There have not been a lot of football players from Jena go to LSU. Jenkins' older brother David played at LSU in 2011, but he signed with the Tigers out of Hebron High in Carrollton, Texas, after moving from Jena. He transferred to TCU after one season.
"Everybody around here is tickled to death for Jaray," Roark said. "The little town of Jena does not see something like that a lot."
The most famous football player from Jena is Jason Hatcher, who went to Grambling and was a third-round pick of the Dallas Cowboys in 2006. He played defensive end for the Cowboys through 2013 and made the Pro Bowl before finishing his career with Washington in 2014 and '15.
Hatcher's wife Natasha is Jaray Jenkins' sister.
"Jena is a small town," Jaray said. "Everybody knows everybody.
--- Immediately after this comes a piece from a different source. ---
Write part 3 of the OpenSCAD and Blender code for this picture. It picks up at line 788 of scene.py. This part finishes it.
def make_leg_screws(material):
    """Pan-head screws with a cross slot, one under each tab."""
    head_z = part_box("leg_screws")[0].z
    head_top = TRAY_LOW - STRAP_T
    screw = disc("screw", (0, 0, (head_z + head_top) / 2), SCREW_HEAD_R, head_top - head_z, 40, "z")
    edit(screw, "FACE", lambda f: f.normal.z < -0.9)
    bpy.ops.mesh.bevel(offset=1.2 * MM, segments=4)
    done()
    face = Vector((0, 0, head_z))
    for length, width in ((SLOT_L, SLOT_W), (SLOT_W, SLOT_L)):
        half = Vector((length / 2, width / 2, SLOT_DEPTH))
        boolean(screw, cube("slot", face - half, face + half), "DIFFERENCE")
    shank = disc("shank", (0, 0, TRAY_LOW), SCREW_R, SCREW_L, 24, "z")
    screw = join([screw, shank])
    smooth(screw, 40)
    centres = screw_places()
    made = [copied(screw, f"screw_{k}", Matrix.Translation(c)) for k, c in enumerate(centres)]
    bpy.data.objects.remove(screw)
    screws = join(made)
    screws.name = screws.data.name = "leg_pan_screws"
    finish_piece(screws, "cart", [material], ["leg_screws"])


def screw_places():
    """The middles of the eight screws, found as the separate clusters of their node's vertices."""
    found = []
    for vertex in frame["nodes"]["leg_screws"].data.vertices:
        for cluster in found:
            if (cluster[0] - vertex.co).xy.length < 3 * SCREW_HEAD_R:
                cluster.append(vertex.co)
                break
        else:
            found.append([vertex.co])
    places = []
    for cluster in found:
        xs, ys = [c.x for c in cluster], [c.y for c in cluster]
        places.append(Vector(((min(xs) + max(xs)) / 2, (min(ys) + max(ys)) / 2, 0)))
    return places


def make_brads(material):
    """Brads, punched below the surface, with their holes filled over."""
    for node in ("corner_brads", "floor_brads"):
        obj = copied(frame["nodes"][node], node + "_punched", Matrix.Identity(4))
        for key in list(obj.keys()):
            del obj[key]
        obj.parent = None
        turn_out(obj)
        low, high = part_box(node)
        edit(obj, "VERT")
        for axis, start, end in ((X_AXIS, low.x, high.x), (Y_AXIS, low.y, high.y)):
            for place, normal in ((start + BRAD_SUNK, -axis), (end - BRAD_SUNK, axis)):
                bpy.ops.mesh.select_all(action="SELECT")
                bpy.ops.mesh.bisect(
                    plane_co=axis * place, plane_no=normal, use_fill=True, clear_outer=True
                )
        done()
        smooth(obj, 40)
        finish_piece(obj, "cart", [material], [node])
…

I think that's why I love it the most. So, it was great (making the TD catch) knowing that a lot of people from Jena don't make it out. Every time I get a chance, I'm going to go back home just to see people that I love."
Jenkins wanted to come home for Thanksgiving, but there was too much to do in preparation for the game at Texas A&M.
"I have lots of support from everybody at home, and they're always with me," he said. "Every time I'm playing, I know who I represent, and I'm always going to reflect back to where I came from."
Jena believed in Jenkins when others did not.
"This summer I saw all the media or whatever didn't even have my name there," he said. "So I worked hard, and I knew my time was coming. Some people weren't counting on me, but I knew what was at stake. I knew that it was going to be me. And when my time came, I took advantage of it, and ain't looking back."